[Rows from a 3D modeling dataset]
━━━━━━━━━━━━━━━━━━━━

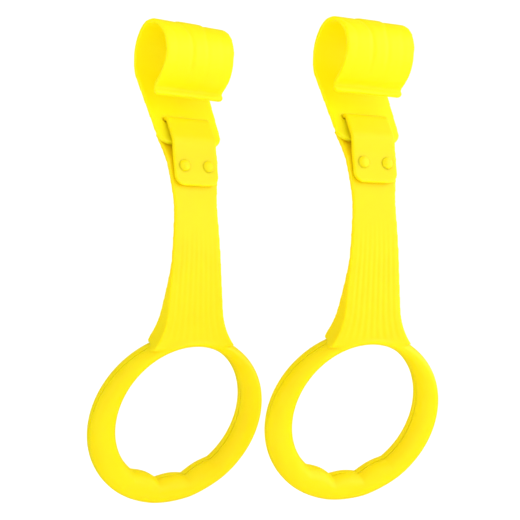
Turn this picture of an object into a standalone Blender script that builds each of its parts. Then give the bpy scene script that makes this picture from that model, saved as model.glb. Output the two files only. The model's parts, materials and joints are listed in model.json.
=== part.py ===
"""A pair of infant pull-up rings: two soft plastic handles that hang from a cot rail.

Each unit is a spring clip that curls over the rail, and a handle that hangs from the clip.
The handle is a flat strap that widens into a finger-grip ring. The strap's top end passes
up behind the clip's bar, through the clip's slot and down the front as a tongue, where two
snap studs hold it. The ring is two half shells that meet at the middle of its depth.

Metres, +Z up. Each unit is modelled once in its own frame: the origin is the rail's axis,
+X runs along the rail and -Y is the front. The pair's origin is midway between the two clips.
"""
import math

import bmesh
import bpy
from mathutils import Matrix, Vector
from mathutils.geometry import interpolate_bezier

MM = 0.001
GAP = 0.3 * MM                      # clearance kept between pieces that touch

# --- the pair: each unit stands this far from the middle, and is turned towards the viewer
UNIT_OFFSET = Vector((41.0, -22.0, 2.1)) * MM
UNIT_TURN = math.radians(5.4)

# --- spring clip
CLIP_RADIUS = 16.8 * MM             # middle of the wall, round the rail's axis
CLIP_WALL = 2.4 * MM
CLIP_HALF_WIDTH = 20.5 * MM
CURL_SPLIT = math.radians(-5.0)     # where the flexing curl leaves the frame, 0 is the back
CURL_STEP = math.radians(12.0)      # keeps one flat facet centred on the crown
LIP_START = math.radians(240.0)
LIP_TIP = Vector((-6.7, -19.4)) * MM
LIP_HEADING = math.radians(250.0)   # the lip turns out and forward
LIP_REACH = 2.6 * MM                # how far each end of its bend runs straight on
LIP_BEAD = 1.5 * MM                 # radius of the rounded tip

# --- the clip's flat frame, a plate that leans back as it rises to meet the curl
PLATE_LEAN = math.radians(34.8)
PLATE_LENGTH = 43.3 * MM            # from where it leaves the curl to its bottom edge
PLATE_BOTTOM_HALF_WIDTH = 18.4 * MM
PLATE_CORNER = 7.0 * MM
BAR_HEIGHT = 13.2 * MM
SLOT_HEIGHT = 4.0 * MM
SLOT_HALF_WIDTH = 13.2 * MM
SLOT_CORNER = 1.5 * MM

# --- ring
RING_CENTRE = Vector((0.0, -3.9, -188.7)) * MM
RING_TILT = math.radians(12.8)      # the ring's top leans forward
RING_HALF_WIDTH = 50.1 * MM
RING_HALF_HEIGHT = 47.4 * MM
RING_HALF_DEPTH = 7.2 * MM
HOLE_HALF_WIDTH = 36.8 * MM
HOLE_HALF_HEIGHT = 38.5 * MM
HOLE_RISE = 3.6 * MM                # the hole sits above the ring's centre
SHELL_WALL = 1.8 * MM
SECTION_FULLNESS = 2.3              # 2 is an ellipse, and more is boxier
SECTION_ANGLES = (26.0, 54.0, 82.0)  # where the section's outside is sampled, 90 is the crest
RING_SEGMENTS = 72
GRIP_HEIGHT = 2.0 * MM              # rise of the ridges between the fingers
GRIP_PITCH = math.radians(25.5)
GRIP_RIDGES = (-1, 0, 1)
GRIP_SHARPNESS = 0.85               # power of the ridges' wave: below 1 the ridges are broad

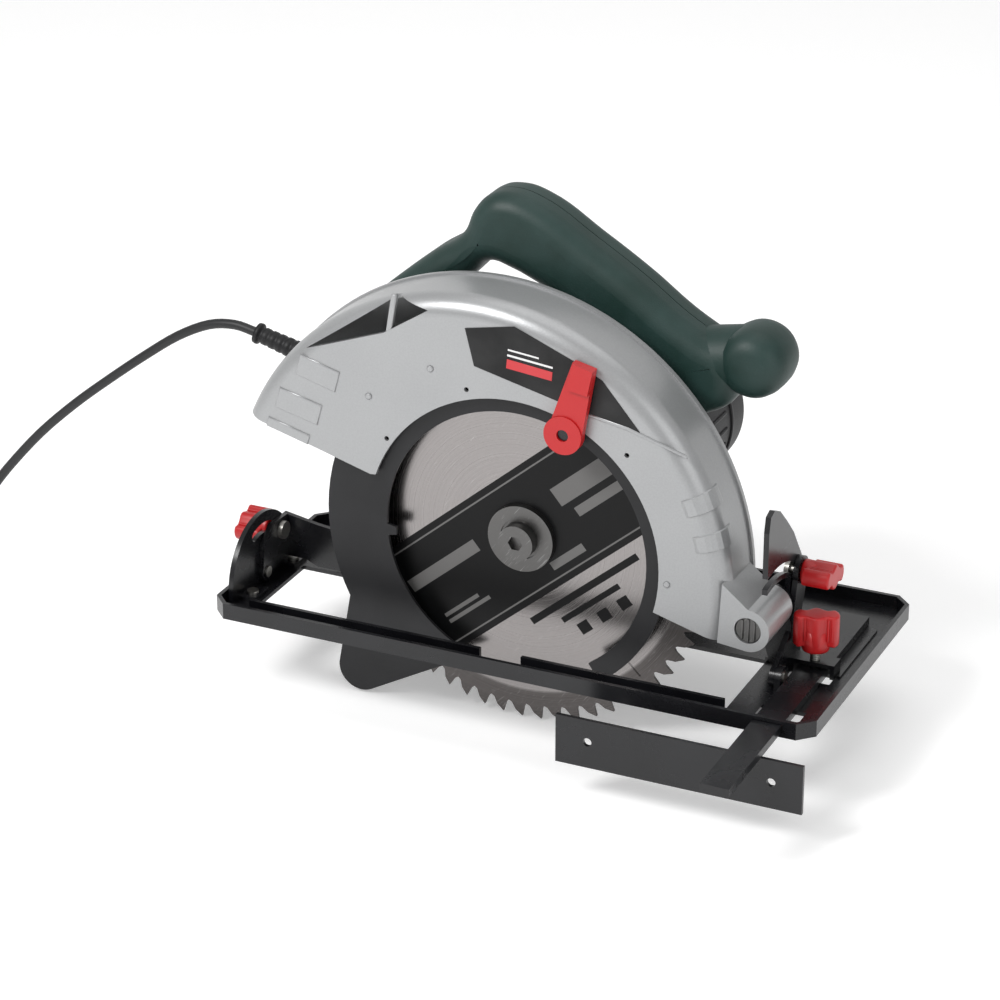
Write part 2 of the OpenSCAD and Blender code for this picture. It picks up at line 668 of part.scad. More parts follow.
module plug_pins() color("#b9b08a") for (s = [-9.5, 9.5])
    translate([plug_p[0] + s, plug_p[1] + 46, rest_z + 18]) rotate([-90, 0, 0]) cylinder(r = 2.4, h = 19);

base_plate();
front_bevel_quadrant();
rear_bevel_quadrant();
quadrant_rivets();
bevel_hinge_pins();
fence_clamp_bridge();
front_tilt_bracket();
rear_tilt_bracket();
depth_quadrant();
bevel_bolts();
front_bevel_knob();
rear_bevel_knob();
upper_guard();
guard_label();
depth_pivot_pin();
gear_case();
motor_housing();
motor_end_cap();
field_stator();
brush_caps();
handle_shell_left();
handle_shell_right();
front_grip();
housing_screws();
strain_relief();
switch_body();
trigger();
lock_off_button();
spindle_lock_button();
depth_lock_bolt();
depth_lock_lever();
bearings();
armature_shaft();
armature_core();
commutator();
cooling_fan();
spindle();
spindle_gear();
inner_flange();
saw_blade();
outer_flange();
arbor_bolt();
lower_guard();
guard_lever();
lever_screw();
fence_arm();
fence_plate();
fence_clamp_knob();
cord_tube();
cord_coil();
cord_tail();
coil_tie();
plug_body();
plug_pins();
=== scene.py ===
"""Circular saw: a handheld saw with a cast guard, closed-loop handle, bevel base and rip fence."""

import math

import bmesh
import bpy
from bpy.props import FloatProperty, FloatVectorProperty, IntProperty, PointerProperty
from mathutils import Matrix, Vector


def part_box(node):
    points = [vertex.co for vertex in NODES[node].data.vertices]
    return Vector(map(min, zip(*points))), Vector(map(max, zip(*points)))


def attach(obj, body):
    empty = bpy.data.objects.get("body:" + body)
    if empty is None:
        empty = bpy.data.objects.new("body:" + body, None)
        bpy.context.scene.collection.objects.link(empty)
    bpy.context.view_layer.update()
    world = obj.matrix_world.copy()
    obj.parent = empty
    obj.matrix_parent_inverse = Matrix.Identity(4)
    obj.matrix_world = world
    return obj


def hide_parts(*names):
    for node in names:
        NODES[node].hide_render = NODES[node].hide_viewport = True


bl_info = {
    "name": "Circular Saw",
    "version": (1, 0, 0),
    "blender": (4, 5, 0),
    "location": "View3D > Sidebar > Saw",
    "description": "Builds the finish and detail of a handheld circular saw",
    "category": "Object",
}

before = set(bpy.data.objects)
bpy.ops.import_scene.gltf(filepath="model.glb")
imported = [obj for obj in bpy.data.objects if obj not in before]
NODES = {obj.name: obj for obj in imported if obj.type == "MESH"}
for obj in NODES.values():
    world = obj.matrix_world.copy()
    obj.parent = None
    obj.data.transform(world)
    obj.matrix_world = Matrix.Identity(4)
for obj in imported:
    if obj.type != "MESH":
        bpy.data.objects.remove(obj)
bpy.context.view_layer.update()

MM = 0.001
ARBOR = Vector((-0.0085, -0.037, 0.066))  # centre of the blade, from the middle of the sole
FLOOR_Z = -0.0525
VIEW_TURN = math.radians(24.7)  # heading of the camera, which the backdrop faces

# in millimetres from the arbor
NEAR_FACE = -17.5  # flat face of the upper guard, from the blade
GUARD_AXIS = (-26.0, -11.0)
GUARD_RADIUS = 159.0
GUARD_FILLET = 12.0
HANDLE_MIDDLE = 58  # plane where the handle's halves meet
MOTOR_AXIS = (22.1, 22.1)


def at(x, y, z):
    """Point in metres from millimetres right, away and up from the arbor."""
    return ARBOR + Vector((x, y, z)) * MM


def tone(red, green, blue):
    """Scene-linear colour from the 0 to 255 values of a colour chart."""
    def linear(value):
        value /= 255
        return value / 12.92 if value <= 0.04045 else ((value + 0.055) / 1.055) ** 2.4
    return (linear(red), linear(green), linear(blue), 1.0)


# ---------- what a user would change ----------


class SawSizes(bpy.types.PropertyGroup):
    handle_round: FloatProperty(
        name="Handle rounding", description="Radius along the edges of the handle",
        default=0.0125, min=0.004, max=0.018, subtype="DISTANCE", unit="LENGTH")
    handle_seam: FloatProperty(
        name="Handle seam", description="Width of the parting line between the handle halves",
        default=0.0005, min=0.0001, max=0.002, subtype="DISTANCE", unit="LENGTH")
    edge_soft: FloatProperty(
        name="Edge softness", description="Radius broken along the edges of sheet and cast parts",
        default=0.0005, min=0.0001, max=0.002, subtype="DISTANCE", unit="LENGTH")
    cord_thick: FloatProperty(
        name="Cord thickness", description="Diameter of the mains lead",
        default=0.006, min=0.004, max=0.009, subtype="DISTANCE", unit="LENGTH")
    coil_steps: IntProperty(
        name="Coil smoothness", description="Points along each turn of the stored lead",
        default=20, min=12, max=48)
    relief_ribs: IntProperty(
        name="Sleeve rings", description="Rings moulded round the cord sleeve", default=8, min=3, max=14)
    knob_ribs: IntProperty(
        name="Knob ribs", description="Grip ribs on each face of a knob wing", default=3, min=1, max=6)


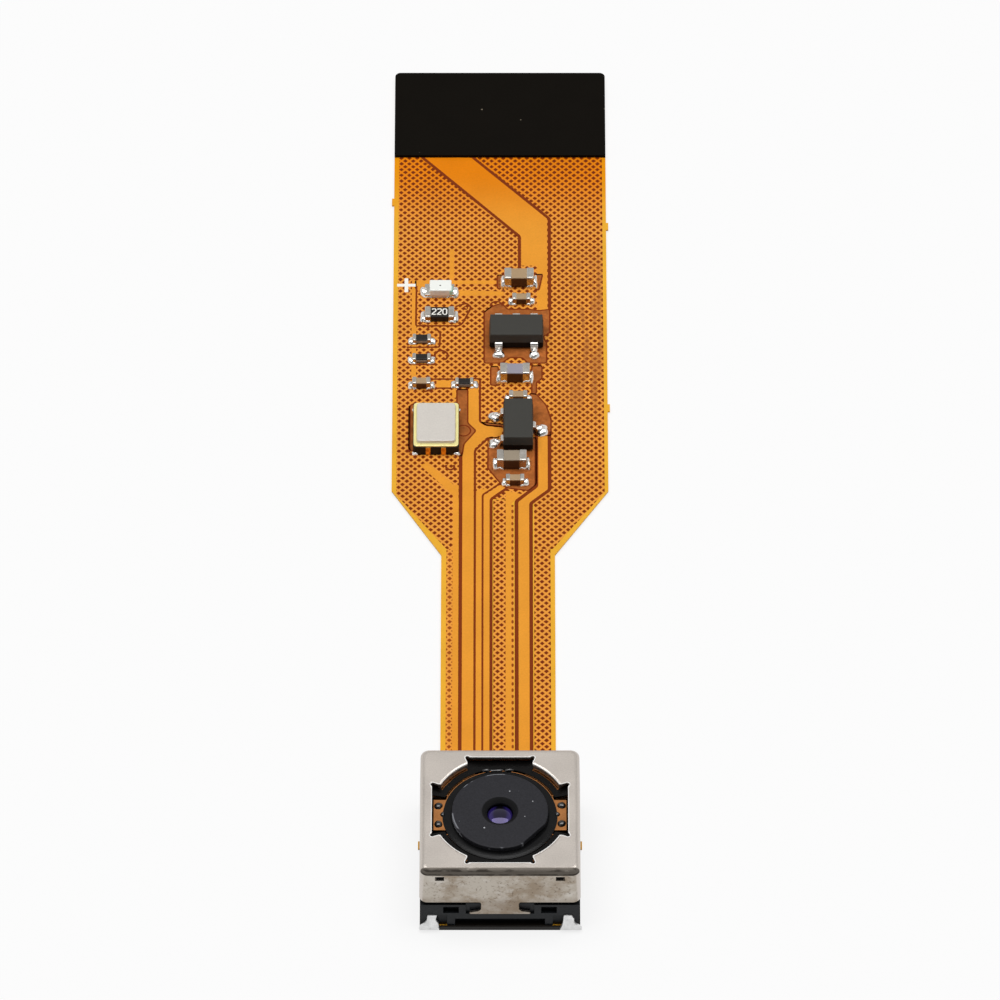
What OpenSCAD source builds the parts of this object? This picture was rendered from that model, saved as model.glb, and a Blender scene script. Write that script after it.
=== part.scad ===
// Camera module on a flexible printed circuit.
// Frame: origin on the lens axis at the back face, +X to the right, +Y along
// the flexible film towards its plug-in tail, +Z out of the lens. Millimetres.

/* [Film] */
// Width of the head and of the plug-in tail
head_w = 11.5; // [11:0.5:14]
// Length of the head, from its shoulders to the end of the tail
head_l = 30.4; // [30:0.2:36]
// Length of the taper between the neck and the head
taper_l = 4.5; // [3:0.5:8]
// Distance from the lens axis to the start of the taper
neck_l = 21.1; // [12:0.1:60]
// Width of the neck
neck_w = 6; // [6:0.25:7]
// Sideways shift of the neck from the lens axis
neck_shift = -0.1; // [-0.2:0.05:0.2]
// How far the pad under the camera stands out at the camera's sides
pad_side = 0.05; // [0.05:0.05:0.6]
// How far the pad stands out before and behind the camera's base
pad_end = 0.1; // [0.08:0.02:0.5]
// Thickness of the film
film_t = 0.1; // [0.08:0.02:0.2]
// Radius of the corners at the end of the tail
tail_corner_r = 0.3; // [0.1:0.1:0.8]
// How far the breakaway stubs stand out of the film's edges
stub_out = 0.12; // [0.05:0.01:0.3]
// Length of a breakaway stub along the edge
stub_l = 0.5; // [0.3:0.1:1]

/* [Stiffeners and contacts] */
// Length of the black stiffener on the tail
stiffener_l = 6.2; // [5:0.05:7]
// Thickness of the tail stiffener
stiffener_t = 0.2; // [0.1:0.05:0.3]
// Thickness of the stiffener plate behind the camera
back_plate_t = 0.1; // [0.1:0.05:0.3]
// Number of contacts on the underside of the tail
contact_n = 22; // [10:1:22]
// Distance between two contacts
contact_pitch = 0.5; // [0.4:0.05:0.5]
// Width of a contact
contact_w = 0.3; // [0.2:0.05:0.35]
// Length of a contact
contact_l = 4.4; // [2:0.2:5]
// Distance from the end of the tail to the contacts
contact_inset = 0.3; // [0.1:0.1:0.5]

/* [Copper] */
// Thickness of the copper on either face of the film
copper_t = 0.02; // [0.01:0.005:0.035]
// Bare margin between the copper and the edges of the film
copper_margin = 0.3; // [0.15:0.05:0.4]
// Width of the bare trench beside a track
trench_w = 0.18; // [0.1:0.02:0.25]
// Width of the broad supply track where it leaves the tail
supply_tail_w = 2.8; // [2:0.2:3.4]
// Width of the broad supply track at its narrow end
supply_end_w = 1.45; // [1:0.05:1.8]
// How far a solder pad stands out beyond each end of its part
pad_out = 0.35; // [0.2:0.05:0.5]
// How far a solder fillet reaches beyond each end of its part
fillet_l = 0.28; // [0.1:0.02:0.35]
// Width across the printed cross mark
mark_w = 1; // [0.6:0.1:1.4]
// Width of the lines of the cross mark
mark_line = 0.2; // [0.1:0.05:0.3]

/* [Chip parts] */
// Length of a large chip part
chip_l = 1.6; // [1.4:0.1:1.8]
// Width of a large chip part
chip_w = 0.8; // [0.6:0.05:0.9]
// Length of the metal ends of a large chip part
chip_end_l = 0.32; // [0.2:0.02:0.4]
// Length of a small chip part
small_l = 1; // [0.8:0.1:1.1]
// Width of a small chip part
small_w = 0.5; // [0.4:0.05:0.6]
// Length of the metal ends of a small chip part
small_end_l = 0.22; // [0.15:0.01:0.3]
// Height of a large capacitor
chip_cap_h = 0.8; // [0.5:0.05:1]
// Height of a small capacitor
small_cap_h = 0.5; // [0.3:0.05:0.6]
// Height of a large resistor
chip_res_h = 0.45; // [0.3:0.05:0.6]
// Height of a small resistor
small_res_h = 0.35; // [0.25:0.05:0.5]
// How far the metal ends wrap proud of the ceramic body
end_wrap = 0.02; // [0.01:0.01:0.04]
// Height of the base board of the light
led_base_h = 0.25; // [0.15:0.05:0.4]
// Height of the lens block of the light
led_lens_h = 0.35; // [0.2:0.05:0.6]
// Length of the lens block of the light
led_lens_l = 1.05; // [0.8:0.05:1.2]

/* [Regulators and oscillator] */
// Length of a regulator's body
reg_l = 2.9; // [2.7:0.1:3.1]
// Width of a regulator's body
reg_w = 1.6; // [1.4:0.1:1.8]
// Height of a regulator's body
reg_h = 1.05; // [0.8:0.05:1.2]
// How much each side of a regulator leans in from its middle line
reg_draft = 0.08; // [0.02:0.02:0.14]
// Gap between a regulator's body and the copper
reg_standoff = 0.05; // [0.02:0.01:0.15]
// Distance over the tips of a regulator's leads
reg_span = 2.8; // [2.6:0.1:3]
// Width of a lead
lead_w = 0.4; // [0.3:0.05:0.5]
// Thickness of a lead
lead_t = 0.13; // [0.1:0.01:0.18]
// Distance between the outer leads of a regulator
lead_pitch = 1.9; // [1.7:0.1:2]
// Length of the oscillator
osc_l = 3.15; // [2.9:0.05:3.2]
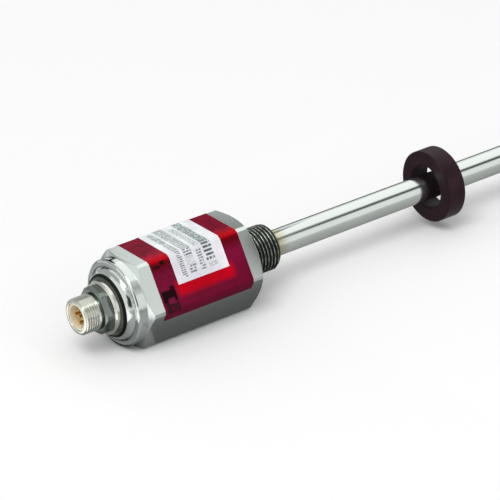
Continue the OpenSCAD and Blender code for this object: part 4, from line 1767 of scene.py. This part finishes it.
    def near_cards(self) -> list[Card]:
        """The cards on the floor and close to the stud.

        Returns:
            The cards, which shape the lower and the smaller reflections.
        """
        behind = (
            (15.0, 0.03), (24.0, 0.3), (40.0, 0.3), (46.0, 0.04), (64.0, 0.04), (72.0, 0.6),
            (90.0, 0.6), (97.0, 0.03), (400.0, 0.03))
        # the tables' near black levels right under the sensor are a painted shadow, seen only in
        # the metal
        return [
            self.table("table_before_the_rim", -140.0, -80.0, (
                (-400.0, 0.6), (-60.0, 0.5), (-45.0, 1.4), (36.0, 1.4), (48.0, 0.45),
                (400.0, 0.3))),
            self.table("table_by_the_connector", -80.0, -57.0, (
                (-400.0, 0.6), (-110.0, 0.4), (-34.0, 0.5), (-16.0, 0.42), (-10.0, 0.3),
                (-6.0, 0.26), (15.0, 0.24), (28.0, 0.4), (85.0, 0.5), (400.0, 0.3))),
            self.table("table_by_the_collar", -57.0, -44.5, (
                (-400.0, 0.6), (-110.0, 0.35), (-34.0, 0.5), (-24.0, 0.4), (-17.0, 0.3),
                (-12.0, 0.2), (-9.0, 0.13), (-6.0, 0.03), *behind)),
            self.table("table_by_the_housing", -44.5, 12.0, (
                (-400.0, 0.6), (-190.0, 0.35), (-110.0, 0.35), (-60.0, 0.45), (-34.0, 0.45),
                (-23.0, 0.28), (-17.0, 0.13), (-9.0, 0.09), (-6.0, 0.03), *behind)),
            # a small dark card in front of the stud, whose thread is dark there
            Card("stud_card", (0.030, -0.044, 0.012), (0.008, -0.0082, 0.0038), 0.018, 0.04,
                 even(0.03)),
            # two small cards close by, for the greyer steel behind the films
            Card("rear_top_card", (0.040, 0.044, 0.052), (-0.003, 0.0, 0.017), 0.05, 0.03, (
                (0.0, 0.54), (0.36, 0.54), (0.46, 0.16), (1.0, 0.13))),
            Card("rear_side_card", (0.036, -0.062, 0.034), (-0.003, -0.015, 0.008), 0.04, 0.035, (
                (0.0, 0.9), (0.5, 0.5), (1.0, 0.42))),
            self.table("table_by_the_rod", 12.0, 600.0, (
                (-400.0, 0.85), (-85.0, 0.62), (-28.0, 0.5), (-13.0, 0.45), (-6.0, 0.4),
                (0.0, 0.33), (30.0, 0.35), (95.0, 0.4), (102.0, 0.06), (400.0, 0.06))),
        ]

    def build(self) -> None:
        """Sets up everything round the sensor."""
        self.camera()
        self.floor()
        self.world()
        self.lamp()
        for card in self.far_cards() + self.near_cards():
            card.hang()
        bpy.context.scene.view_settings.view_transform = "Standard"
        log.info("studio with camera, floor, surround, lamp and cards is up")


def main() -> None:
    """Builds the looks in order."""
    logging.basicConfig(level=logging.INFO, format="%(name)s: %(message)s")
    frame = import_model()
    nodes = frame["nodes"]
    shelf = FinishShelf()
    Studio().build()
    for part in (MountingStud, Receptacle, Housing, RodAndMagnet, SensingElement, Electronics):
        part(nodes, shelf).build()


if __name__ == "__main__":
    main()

━━━━━━━━━━━━━━━━━━━━

• **Objective**
Identify and extract each line of the listing that contains "imported".

• **Result of this task**
imported = [obj for obj in bpy.data.objects if obj not in before]
NODES = {obj.name: obj for obj in imported if obj.type == "MESH"}
for obj in imported:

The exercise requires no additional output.